Monday, October 25, 2004

Gather Your Seeds While You May

I'm not the world's greatest gardener, but I like to borrow seeds, ideas or just moral support from others' gardens to add punch to my own. Last weekend, I took a stroll through a special garden of a friend. I realized I was actually following Julia Cameron's advice in "The Artist's Way," but without really trying -- to make an artist's date with yourself on a regular basis to enhance your writing or artistic expression.

I soon realized the garden's rich pallette of sights, smells and stories stood forth to be preserved before the deep freeze of winter erradicated their beautiful images, leaving a blank slate and/or an empty journal page come spring thaw.

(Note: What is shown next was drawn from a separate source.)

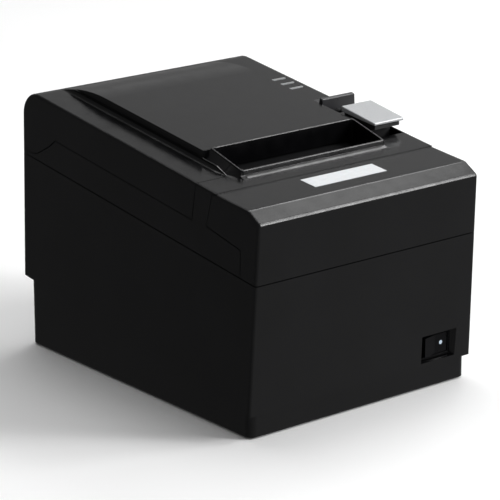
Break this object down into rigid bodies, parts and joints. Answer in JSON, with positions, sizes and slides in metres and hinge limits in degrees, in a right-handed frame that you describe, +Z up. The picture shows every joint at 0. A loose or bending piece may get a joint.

So there I was, among those fortunate enough to be surrounded on a sunny morning, husband in hand, with amazing verdant splendor I didn't think possible at the end of October. A long, leafy plant vined in and out of the fence topped here and there with lovely lilac-colored variegated flowers alternated with plump, purplish seed pods the shade of eggplant. It's a Hyacinth Bean, our friend told us. But don't hyacinths only bloom in the spring? It gets its hyacinth name because the flowers smell like hyacinths, although they're just impersonating them, he said. He let us twist off a couple of pods to dry over the winter and plant in April. Each will grow to about 20 feet, he told us. Not high, but long and curling over land otherwise dirtied with ever-present weeds I longed to push out of my garden and my life. I once wrote a series of haikus about the summer I nurtured a long, luxurious butternut squash vine alongside a rented garage formerly littered with broken beer bottles. I looked forward to the hyacinth bean's own story, starting sometime next spring.

Our friend next urged us to step onto his front porch. Last summer, he said, I told everyone I'd give $500 to anyone who got a mosquito bite. I had no takers, he boasted. His secret? A plant called Tansy that he grew in pots and placed here and there along the porch. He broke off some leaves, crushed them in his hand and raised them to my nose. They smelled deeply and exotically of lemon verbena.

You like it? he asked. Well, the mosquitos don't. He suggested we could grow our own tansy by purchasing small plants at the garden supply next spring, as tansy is rather impossible to grow from seed and doesn't root from cuttings. Just make sure they don't give you pansies, he warned. Spell it out for them. T-a-n-s-y.

Duly noted. If I don't remember come April, that's what this page is for.